Sales requires getting fed rejection all day long. Sales at an early stage startup can be an above average amount of rejection. You must screen for people who can eat rejection all day long and come back to work the next day hungry for more.
Wants A Lot Of Responsibility
First sales hires at startups are not only full cycle Account Executives, they’re also the SDR and their own sales manager. They are often responsible for account management, customer success, and customer service too. Being responsible for creating selling materials such as a one pager and deck is another responsibility they’ll need to take on. Some people love the idea of this. Some people expect other departments to supply it.
It will vary by startup but there’s no doubt the first sales rep you hire will have a ton of responsibility. This is a selling point but you need to be careful not to take people who have tunnel vision or expect leads to be handed to them.

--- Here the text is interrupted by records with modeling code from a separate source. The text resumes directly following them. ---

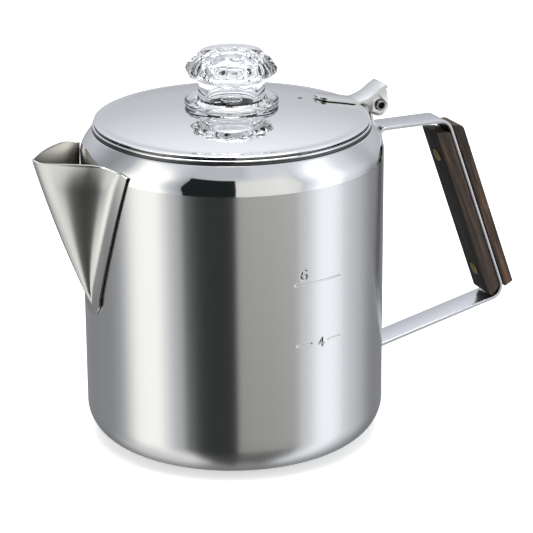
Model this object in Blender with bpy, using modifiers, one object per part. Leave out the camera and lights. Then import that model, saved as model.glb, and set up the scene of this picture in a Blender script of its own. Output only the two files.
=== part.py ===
"""Camping coffee percolator: steel pot, hinged lid, clear knob and pump basket.

Metres, +Z up. The origin is the centre of the pot's base, the handle points
along +X and the spout along -X. Run with: blender --background --python part.py
"""

import math

import bmesh
import bpy
from mathutils import Matrix, Vector

MM = 0.001

# Driving dimensions, in millimetres.
POT_R = 60.0            # outside radius of the straight wall
POT_WALL = 1.0          # sheet thickness of wall and base
POT_CORNER = 13.0       # radius between base and wall
SHOULDER_Z = 117.6      # where the wall starts to turn in
RIM_R = 54.3            # centre line of the rolled rim
RIM_Z = 127.7
RIM_BEAD = 0.8

LID_R = 54.4
LID_TOP = 135.1         # height of the lid's flat centre
LID_FLAT_R = 10.0
LID_SAG = 0.0030        # fall of the dome per square millimetre beyond the flat
LID_EDGE_Z = 129.2
LID_SHEET = 1.0
LID_SKIRT_R = 52.6
LID_SKIRT_Z = 121.5
LID_HOLE_R = 11.9
VENT_X = 29.6
VENT_R = 1.0

PIN_X, PIN_Z = 62.7, 128.5
PIN_R = 1.7
PIN_HEAD_R = 2.3
EAR_GAP = 8.4           # clear width between the two ears
EAR_T = 1.1
LEAF_W = EAR_GAP + 2 * EAR_T
BRACKET_W = 7.4
BRACKET_T = 1.2

STRAP_W = 12.5
STRAP_T = 1.5
STRAP_TOP_Z = 118.4
GRIP_TOP = (93.6, 118.4)      # where the slanted leg meets the top run
GRIP_LOW = (122.0, 39.0)      # where it meets the lower run
STRAP_FOOT = (62.8, 24.6)     # lower run at the pot
GRIP_W = 13.4
GRIP_IN, GRIP_OUT = 7.0, 5.4  # depth of each half from the strap's centre line
RIVET_R, RIVET_HEAD_R = 1.6, 3.0

SPOUT_T = 0.8
SPOUT_TIP_X, SPOUT_TIP_Z = -82.6, 122.8
KEEL_X, KEEL_Z = -60.7, 60.5  # lower end of the spout's ridge
SPOUT_LOW_Z = 57.4
CREASE_TOP = 22.0       # half width of the spout's body at the height of its tip

KNOB_FLANGE_R = 18.6
KNOB_NECK_R = 13.2
KNOB_HEAD_R = 18.2
KNOB_TOP_R = 11.8
KNOB_H = 21.9
KNOB_CAVITY_R = 9.3
FLUTES = 12

TUBE_R, TUBE_BORE = 4.4, 3.6
TUBE_TOP = 137.3
FOOT_R, FOOT_H = 29.0, 12.0
COLLAR_Z = 77.6
BASKET_R, BASKET_LOW, BASKET_TOP = 37.5, 81.0, 116.6
BASKET_T = 0.9
SPREADER_Z = 117.0

GAP = 0.3               # clearance kept between neighbouring pieces
ROUND = 48              # steps of the large turned pieces


# ---------------------------------------------------------------- helpers

def clear_scene():
    for ob in list(bpy.data.objects):
        bpy.data.objects.remove(ob, do_unlink=True)


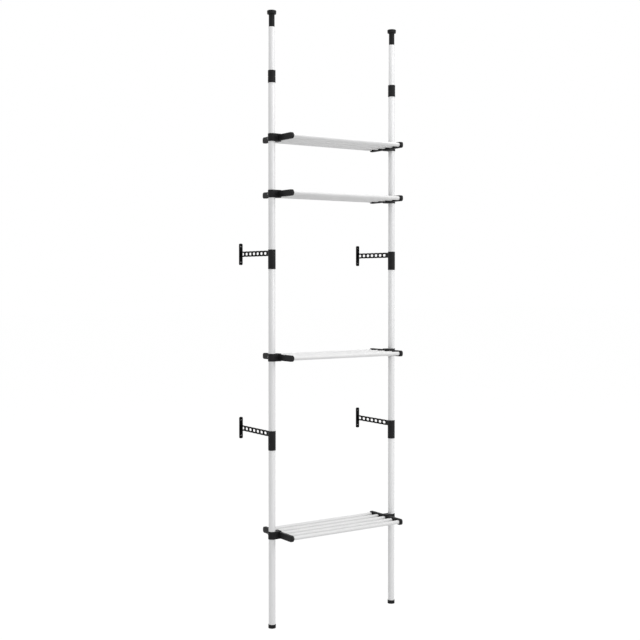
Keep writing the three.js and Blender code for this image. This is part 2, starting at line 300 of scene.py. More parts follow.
def turned(profile, rounding, steps=ROUND_STEPS):
    closed = profile[0][0] > 0
    return ring_mesh(softened(profile, rounding, closed), closed, steps)


def as_mesh(name, *parts):
    joined = bmesh.new()
    for part in parts:
        loose = bpy.data.meshes.new("part")
        part.to_mesh(loose)
        joined.from_mesh(loose)
        bpy.data.meshes.remove(loose)
        part.free()
    mesh = bpy.data.meshes.new(name)
    joined.to_mesh(mesh)
    joined.free()
    mesh.shade_smooth()
    mesh.set_sharp_from_angle(angle=SHARP_ANGLE)
    return mesh


def finished(name, mesh, material, body, *nodes, at=(0, 0, 0)):
    mesh.transform(Matrix.Translation(at))
    mesh.materials.clear()
    mesh.materials.append(material)
    piece = bpy.data.objects.new(name, mesh)
    bpy.context.scene.collection.objects.link(piece)
    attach(piece, body)
    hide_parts(*nodes)
    return piece


print("turning helpers ready")

# %% [markdown]
# ## Foot caps and tubes
# A black cup holds each pole's foot. Above it three tubes stand end to end, joined inside the
# wall sleeves, and a thinner tube slides out of the topmost one. They are thin shells with open
# ends, so each profile runs up the outside and back down the inside.

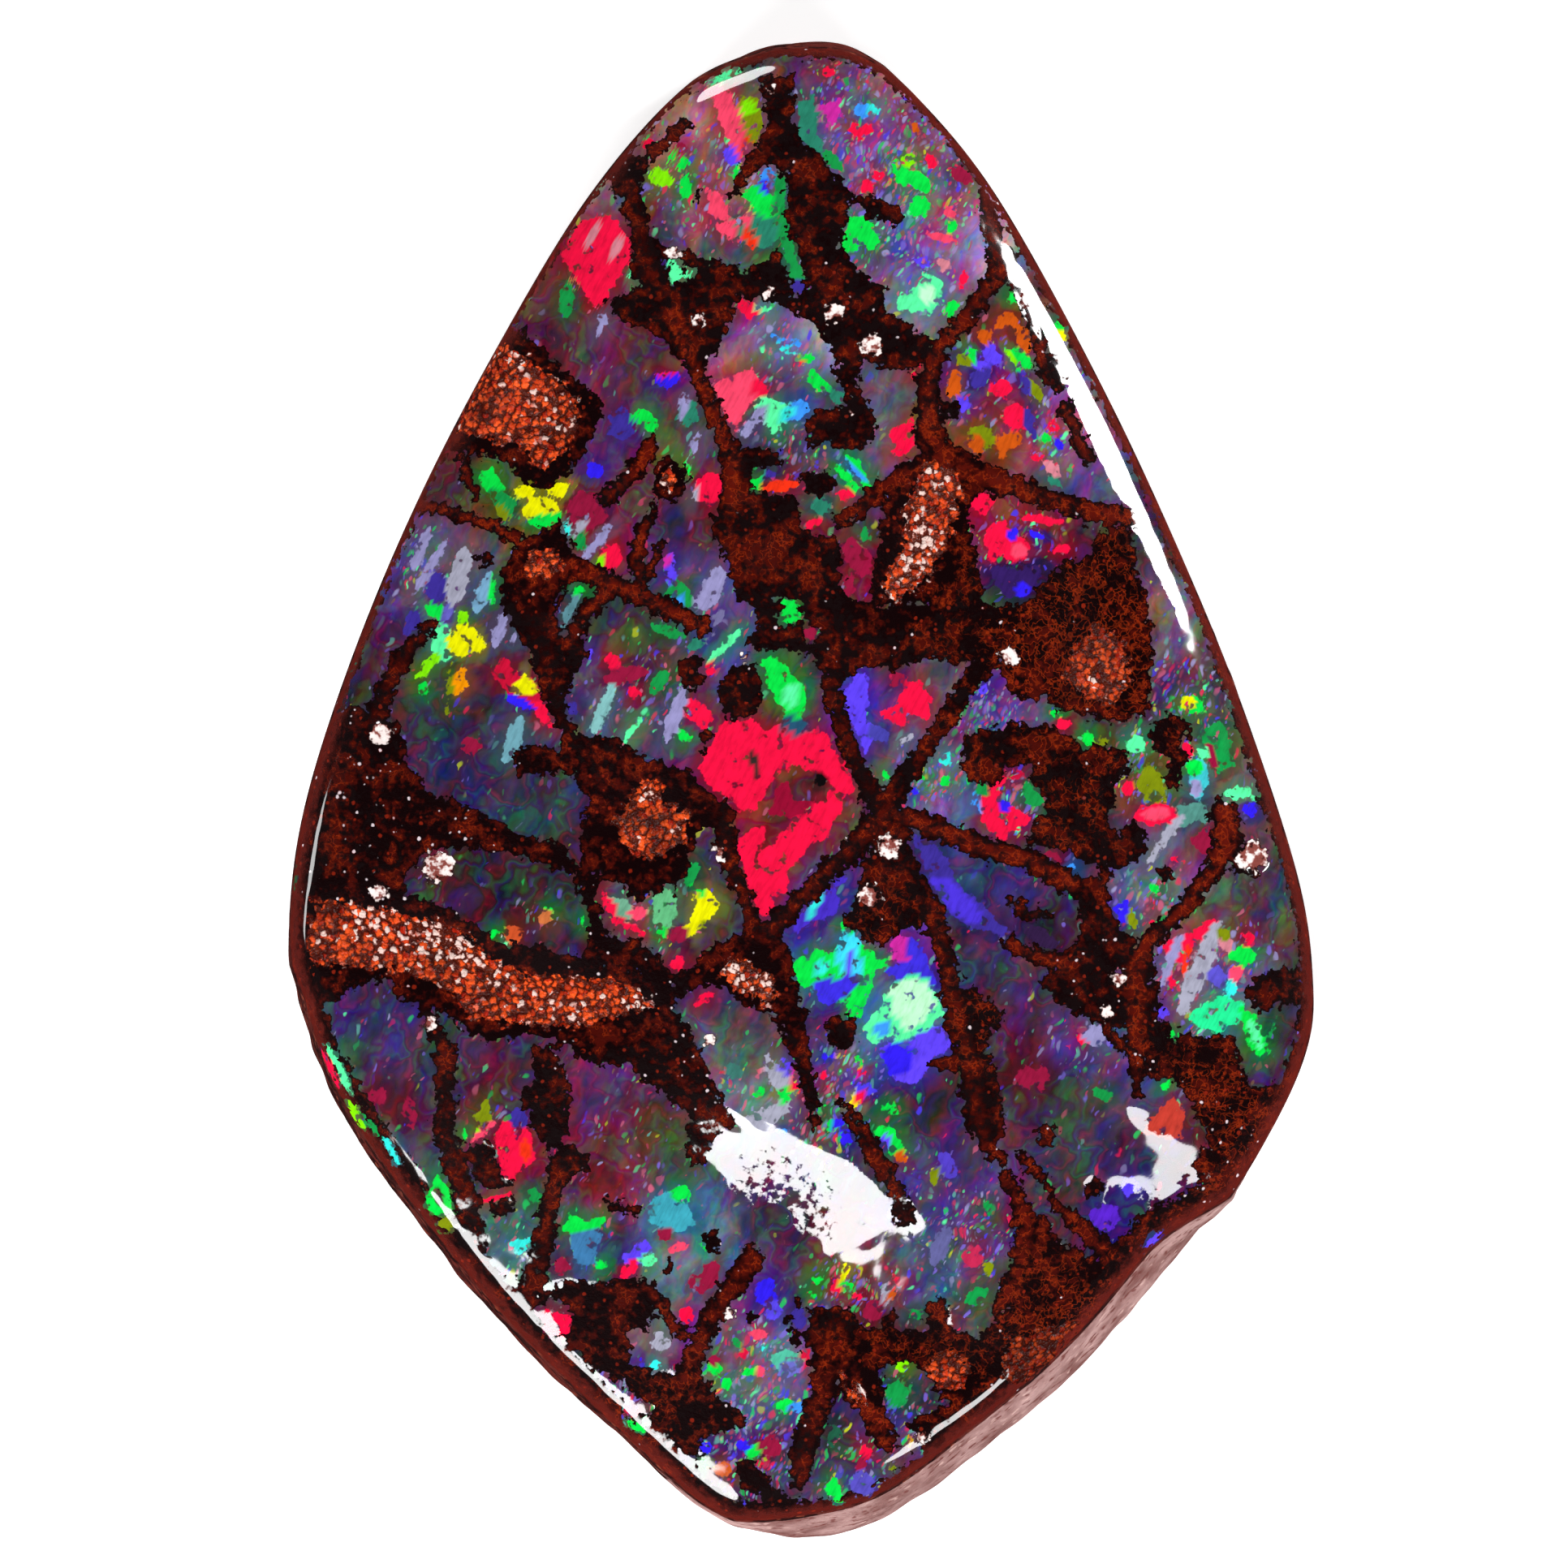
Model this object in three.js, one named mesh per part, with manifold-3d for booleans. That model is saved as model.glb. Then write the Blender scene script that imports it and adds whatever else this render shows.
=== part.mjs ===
// A polished freeform boulder opal: one stone of ironstone laced with precious opal.
// It lies on its flat ground back, with the polished face up and the narrow end towards +Y.
// Units are millimetres. The origin is the middle of the stone's box, on the back.
import * as THREE from "three";
import { ImprovedNoise } from "three/addons/math/ImprovedNoise.js";
import { mergeVertices } from "three/addons/utils/BufferGeometryUtils.js";
import Module from "manifold-3d";

const wasm = await Module();
wasm.setup();

// How high the stone stands
const WALL_HEIGHT = 2.6; // from the back to the edge of the polished face
const DOME_RISE = 1.3; // from the rolled edge to the middle of the face
const DOME_FULLNESS = 2.4; // over 2 keeps the middle of the face flatter than a round dome

// The widest outline as seen from above, going round anticlockwise from the narrow end
const OUTLINE = [
  [0.0, 14.0],
  [-1.0, 13.8],
  [-2.4, 12.9],
  [-4.05, 10.95],
  [-5.7, 8.2],
  [-7.1, 5.5],
  [-8.25, 2.8],
  [-9.15, 0.1],
  [-9.5, -1.9],
  [-9.45, -3.55],
  [-8.9, -5.35],
  [-7.8, -7.15],
  [-5.65, -9.85],
  [-2.85, -12.55],
  [-1.5, -13.6],
  [0.0, -14.0],
  [1.45, -13.7],
  [3.15, -12.55],
  [5.3, -10.75],
  [7.6, -8.05],
  [8.75, -6.25],
  [9.4, -4.75],
  [9.5, -3.5],
  [9.25, -1.7],
  [8.4, 1.0],
  [7.35, 3.7],
  [5.7, 7.3],
  [3.7, 10.95],
  [2.15, 12.9],
  [1.0, 13.8],
];
const MIDDLE = [0.0, -0.5]; // the point that the outline's angles are counted from

// The side wall leans. Where it leans out, the back is wider than the polished face.
const WALL_LEANS = [
  { name: "lower right flank", from: -103, to: -36, fade: 16, lean: 0.6 },
  { name: "narrow end", from: 76, to: 106, fade: 14, lean: 0.16 },
  { name: "lower left flank", from: -172, to: -80, fade: 14, lean: 0.14 },
];
const WALL_TUCK = 0.22; // how far the back is tucked in where the wall doesn't lean out
const WALL_SWELL = 0.06; // how full the wall is at half height
const WALL_LUMPS = 0.07; // how far the coarse grinding's lumps stand out
const BACK_BEVEL = 0.22; // the back's edge is broken by this much

// The face's edge is rolled over by one drop all round, broadly on the right and tightly on the left
const EDGE_ROLL = { drop: 0.55, broad: 1.15, tight: 0.5, broadSide: 20 };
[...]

What To Avoid When Hiring First Salesperson
No Sales Experience
Do not make your first sale hire someone who has no sales experience unless you’re a founder with a lot of sales experience and you have time to develop them. Even then it’s likely a bad decision. You can consider someone with no experience if you’re selling something to SMBs that requires a high level of activity and not much else.
Skip The Brands
Do not hire someone because they worked at well known companies. They are selling on easy working for a company that everybody knows. That’s a much easier job than what you’re asking them. It’s not a hard no because they worked at Salesforce and American Express, but you shouldn’t overweight it.
Avoid Category Leaders
Salespeople who worked at companies that were clear category leaders are similar to people who worked at well known companies. Don’t overweight their success because they had it easy. They may be able to do the job but they must check off a lot of other boxes to be considered a first sales hire. They’re selling a product that people know, want, and is considered better than the competition. Your product is unknown in the category, likely lacking features, and requires selling to early adopters.
Salespeople who are too senior or have been at one company for too long should be avoided. It will be hard to recruit them as a first hire from a compensation standpoint so you’re probably wasting your time.
More importantly, they’re likely out of touch with what is required to get the job done at an early stage startup. They’ve mastered their way of selling their product and can do it in their sleep. It’s possible they have a top territory or have been coasting with a manager that likes them. If they’ve been at the same company for 5+ years, they have selling habits that wont easily transfer to a new startup.
Out of The Game
Salespeople who haven’t sold in awhile should be avoided. A common mistake made by startup founders is to hire a former VP of Sales or Director to be the first sales hire. A founder promises them they’ll be responsible for the sales department in a few months and will be hiring some junior reps to manage soon. What happens is the senior sales leader hasn’t been in the trenches in a long time and doesn’t have what it takes to get the job done. The pay cut is too much, they see the writing on the wall, and you’ve just wasted a lot of money and time. They often overpromise and underdeliver.
Never Trust The Rolodex
Don’t hire based on their rolodex. Rolodexes are worthless after a month. And they’re usually exaggerated. If you come across someone who claims to have a strong network that they’ll be able to quickly tap into. Offer them a referral fee paid on signing any clients before you consider hiring them. For the most part, rolodexes are low value when it comes to hiring your first salesperson.